What is a Human Resources Audit?
A Human Resources Audit (“HRA”) usually involves looking at historical practices to assess legal risks, as well as to understand ingrained institutional behaviors. The audit’s subjects may include issues like onboarding procedures, wage practices, compliance with anti-harassment or discrimination policies, Form I-9 compliance, other recordkeeping requirements, and more. Some HRAs are more records-intensive. Others probe matters such as a department’s turnover, reasons for employee dissatisfaction, or compliance with policies and adherence to employer values.
The HRA may be comprehensive, or may be limited to one or two narrow issues. The subject matter, scope, and the form of the auditor’s output depend on the organization’s priorities, resources, and desires.

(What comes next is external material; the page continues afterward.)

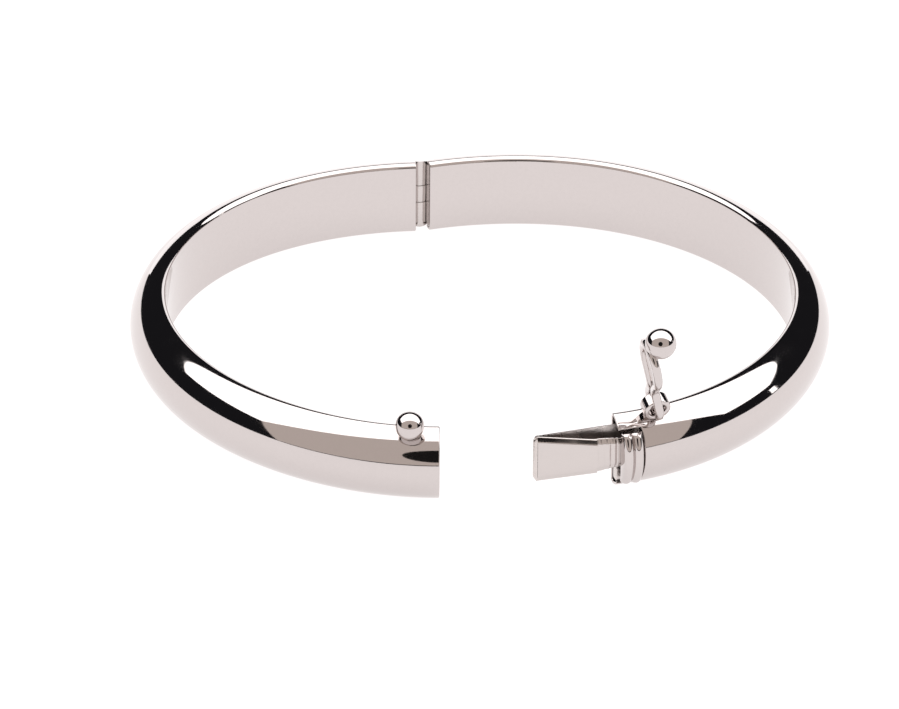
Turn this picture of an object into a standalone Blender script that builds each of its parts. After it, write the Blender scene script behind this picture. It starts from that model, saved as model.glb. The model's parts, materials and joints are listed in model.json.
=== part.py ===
"""Hinged oval bangle: two hollow D-section halves, a knuckle hinge at the back, and at the front a
folded spring tongue that snaps into a mouth block, guarded by a figure-eight safety wire that drops
over a catch ball.

The bangle is drawn closed. +X is across the wrist, +Y points from the clasp to the hinge, +Z is up,
and lengths are in millimetres until they become metres in vec(). Near the clasp a place is given as
(x, out, z), where out is the distance outwards from the inner face at the clasp.
"""

import math

import bmesh
import bpy
from mathutils import Matrix, Vector

MM = 0.001

# The inner face in plan: the support function of the oval.
MEAN_RADIUS = 28.8
OVALITY = -1.05
EGG = 0.27
FLANK = -0.05

# The D section of each half.
BAND_HEIGHT = 7.85
BAND_THICKNESS = 3.65
FLAT_HALF_HEIGHT = 2.95
RIM_ROUND = 0.4
RIM_LAND = 0.65
DOME_POWER = 1.9
WALL = 0.3
FIT = 0.05
PLUG_FIT = 0.1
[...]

Why Conduct a Human Resources Audit?
The HRA helps organizations identify potential areas for correction and improvement. They allow organizations to proactively address risks and vulnerabilities. Regular audits allow even vigilant and compliant organizations to review their practices in light of changes to the law, shifts in technology, and the changing needs and nature of the workforce.
Who Conducts Human Resources Audits?
HRAs may be performed by internal or external personnel. Each option has its own potential advantages and disadvantages. Management must consider the time involved, other duties, subject matter expertise, confidentiality, and whether there are conflicts of interest precluding an effective audit.
Larger employers may employ dedicated auditors within their accounting, legal compliance, or risk management departments. In other businesses, an internal, experienced HR professional or in-house attorney may conduct a self-audit, depending on the subject and complexity.
Third-party professionals, such as consultants, law firms, and even accounting firms may offer HRA services. External auditors are able to devote the needed time to the work, and have necessary subject matter expertise. However, they obviously lack internal “institutional” knowledge, and will require cooperation.
To state the obvious, external auditors also must be paid, so budgeting is a concern. Attorneys and CPAs likely will cost more than HR consultants.
When deciding who should conduct an HRA, employers must consider the potential vulnerabilities that could be exposed, which may be discoverable in the event of litigation or a government investigation. A retained or in-house attorney’s audit is most likely to remain privileged from disclosure. That privilege may be important in the event of litigation.
An internal audit conducted by a non-lawyer is likely discoverable, on the other hand. Audit results exposing potential liability issues naturally are potentially disastrous. Courts generally do not recognize a “self-critical analysis” privilege.
Even a report that might qualify as attorney-client privileged or attorney work-product will lose its protection, if the privilege is waived. Employers must ensure audit results are maintained with confidentiality in mind. Dissemination or non-secure storage of audit results can result in waiver of otherwise privileged information. In addition, non-privileged audit results could be leaked outside the organization to third parties, such as lawyers or government agencies.
How to Choose an Auditor
Management should consider factors such as an auditor’s availability, subject matter expertise, experience conducting audits, cost, and the privilege issues. In addition to existing relationships with consultants and law firms, employers may have access to referrals from professional networks or organizations. Auditors should be willing to meet, answer questions, submit a proposal including a timeline, and provide references. Management should assess whether the auditor’s approach, demeanor, etc. will be a good fit for the organization as well.
HRA Process
An HRA generally involves gathering information and documents, and then reporting on the results. The auditor will review static documents like forms, handbooks, policies, and notices. Some HRAs will require electronic data, such as communications, payroll databases or electronic personnel records.
Interviews will be important aspects of many HRAs. The auditor may interview HR or payroll management. Depending on the audit subjects, it may be necessary to speak with line managers, or even hourly employees. Another key part of the planning process will be anticipating questions from managers and employees, and how to deal with suspicion, lack of cooperation, interference, or even unanticipated reports of unlawful or non-compliant activity.
The auditor typically will prepare a report summarizing opportunity areas and potential risks. As stated, management must plan for confidentiality and privilege issues. The auditor may offer recommendations to address area of vulnerability.
Audit Results
The purpose of the HRA is to identify issues, confirm what works well, and implement needed improvements. If an HRA identifies problem areas, management must work with counsel to formulate options, prioritize, and sound strategies for implementation. Depending on the organization’s relationship with the auditor, the auditor may or may not be involved in implementing recommended changes.
Some may elect to deal with lower cost, easily fixable problems first, like simple changes to outdated forms or policies. At the same time, it may be necessary to promptly deal with larger systemic problems like restructuring processes, changing vendors or amending vendor agreements, or adjusting pay practices.
HRAs are a valuable opportunity for an organization to identify potential problems before they escalate—in litigation, in the press, or even internally. Properly planned and implemented, they may prevent more headaches than they cause and lead to better processes and a better-run organization.